Frida is a sensual, stylized masterpiece which, as Volver did with Penelope Cruz, takes an actress who America pretty much sees as a vacuous sex symbol, and shows us that our obsession with appearances blinded us to a phenomenal talent.

What does one say about a movie like Scarface, about which so much has been written and said?

Nothing.

I made the grave mistake of watching Postcards from the Edge right after I finished reading Carrie Fisher's book of the same title.

The movie retains few of the assets of the novel. Carrie Fisher adapted her own book, and she did an okay job. While the dialogue and characters have all been altered and amplified, the punchlines remain the same.

What made the book so powerful to me was the internal monologues of its characters. Their self-absorption is hilarious and captivating. The movie, by virtue of not being a book, can't really touch that theme. So instead it plays like an overblown Altmanesque riff on the novel. By the time I got oriented and stopped rolling my eyes at all silver-screen-Hollywoodization of the story, the movie was over.

If there was something here for me, I missed it.

And there we have it, my actual and imaginary readers: Four reviews in one. I hope you're happy. I know I am.

Wednesday, February 9, 2011

Self-Speech as Self-Defense: A review of Postcards from the Edge by Carrie Fisher


Admittedly, I'm writing this review in a rush.

I made a resolution this year to review every book I read for this blog, and I finished this book Postcards from the Edge by Carrie Fisher, and I loved it so much that I ordered the movie from Netflix. The movie arrived in the mail today, and Ruthie and I are going to watch it after dinner, which Ruthie is currently preparing.

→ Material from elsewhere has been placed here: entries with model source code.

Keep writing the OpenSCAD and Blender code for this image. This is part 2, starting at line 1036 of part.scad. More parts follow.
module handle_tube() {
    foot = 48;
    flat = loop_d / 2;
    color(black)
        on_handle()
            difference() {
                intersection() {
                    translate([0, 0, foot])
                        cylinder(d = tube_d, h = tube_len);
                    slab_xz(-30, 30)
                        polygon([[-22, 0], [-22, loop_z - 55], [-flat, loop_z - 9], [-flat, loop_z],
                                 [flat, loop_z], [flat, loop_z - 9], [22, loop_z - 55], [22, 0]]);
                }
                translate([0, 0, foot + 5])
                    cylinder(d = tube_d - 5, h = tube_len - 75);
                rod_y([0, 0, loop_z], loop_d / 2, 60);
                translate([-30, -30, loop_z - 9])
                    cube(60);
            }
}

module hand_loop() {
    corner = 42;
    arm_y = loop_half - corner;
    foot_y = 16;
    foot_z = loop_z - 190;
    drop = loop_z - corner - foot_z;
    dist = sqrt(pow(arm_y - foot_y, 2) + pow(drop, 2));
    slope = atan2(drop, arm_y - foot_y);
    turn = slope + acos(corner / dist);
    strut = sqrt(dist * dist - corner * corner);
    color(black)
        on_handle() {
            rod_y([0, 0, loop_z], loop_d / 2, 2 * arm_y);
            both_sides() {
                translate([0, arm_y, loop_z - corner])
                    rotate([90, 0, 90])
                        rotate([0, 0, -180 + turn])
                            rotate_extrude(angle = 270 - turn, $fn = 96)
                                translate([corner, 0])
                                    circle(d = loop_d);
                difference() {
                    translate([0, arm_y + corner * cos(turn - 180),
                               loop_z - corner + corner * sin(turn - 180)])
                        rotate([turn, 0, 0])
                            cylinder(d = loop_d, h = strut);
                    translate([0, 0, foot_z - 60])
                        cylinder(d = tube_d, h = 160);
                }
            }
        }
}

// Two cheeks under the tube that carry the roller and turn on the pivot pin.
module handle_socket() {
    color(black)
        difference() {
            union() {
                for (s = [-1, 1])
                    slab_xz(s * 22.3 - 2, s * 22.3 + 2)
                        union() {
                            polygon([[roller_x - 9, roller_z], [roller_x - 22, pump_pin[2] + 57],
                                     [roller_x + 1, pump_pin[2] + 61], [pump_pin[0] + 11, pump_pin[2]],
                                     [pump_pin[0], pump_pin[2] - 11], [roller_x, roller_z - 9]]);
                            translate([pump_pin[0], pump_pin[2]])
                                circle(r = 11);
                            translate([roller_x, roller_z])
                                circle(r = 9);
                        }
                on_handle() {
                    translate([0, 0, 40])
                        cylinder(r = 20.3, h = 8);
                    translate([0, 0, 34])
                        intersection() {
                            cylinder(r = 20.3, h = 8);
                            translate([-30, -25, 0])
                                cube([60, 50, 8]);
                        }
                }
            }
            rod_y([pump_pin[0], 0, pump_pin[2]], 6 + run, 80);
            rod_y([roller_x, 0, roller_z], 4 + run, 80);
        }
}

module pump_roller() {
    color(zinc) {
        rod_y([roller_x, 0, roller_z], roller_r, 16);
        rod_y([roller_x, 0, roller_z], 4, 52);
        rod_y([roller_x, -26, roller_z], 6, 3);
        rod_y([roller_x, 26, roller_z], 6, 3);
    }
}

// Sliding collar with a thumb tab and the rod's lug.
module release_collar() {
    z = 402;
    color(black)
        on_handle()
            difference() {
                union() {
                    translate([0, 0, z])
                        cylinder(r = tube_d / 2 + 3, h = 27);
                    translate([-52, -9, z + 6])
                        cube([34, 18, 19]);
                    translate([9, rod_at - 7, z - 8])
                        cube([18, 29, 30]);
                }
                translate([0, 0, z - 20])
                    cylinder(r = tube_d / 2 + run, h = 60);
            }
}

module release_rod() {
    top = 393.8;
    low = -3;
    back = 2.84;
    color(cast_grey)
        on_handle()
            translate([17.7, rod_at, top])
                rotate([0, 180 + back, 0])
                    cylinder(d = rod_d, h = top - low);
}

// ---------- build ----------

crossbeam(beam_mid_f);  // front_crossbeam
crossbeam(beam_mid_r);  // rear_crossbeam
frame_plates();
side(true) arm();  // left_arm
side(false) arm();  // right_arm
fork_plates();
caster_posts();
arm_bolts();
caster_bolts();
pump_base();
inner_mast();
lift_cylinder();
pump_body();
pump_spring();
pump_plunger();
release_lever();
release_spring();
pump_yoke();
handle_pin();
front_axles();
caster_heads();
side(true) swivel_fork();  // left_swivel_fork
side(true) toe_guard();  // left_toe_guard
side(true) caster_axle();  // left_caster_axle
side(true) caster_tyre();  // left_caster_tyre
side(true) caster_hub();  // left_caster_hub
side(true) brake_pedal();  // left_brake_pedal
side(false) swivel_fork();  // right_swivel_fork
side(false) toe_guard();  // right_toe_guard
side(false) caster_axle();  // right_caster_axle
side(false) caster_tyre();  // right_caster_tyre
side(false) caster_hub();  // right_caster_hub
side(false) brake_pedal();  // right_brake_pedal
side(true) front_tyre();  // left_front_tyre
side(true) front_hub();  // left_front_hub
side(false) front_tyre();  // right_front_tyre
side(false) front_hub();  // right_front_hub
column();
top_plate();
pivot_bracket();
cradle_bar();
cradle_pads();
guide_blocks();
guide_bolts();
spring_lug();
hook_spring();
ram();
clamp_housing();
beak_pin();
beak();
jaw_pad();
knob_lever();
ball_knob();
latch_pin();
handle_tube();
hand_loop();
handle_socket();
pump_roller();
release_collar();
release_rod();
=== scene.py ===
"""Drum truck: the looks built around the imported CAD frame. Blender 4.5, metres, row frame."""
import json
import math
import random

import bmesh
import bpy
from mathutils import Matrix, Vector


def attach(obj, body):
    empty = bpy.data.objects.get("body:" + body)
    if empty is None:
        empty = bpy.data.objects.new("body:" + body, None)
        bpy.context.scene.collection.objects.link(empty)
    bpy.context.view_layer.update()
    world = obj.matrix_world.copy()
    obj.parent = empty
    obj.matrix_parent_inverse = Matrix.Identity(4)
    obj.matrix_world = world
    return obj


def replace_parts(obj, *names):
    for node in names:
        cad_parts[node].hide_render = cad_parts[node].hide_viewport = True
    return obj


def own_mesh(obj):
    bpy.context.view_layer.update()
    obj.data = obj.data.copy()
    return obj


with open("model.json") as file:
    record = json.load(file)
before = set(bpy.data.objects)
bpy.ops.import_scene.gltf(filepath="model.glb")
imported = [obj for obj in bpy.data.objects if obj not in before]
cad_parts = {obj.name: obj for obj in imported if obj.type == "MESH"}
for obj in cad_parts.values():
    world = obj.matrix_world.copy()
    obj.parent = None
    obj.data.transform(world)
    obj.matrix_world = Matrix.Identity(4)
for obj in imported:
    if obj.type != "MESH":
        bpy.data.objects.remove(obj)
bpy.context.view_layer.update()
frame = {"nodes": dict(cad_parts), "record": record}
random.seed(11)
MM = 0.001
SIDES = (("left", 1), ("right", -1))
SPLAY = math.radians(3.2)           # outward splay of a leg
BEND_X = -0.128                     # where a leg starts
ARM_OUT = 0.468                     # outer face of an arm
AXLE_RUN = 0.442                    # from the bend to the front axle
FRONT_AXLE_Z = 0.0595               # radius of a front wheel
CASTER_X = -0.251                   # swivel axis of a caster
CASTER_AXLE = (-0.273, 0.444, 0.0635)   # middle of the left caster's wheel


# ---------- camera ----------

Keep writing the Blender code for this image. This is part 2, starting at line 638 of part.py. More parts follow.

And I know that somehow, in some way I can't yet identify, writing a review of the book after watching the movie would be a whole different deal. How could I avoid a comparison? How could I speak to the content of the book when its images have been jostled around, overrun, and challenged by the movie?

And this book already has enough filmic baggage to deal with. For example, take the inevitably distracting fact that it was written by Carrie Fisher, who plays Princess Leia. It's hard, while reading, not to imagine Leia with her white gown and buns of hair narrating this story. It's also hard not to think of it as autobiography, which I'm sure much of it is. And then to wonder who did to her what the characters in the story do to the narrator.

And I suppose that layer adds to the whole story, which is good enough on its own. The main character essentially watches her own life and narrates it to those around her in witty one-liners, transcending her own pretensions by pretending to be honest by being honest.

As she runs through rehab, unemployment, a return to stardom, one relationship and one complicated unrelationship, Fisher does such a hilarious job, both as a character in the story and as an author fictionalizing her own very surreal life that I thought on more than one occassion of David Foster Wallace's Infinite Jest.

I told my friend this on the phone last night and I instantly wondered if that was a mistake. It might make it sound like I didn't understand IJ, or like I enjoy fluffy little Hollywood books as much as big blue masterpieces. I'll stand by the comparison, though. While Wallace treats the theme of honesty as a form of pretense incidentally, Fisher wallows around in it, draws it out, and tickles it. Her form is so understated and witty that I wonder if I should take it as seriously as I do, and feel so moved.

So there you have it, kids. If you liked Infinite Jest, you should check out Postcards from the Edge. It will blow your mind, but in a much smaller block of time, in a much more modest way, and with absolutely no endnotes.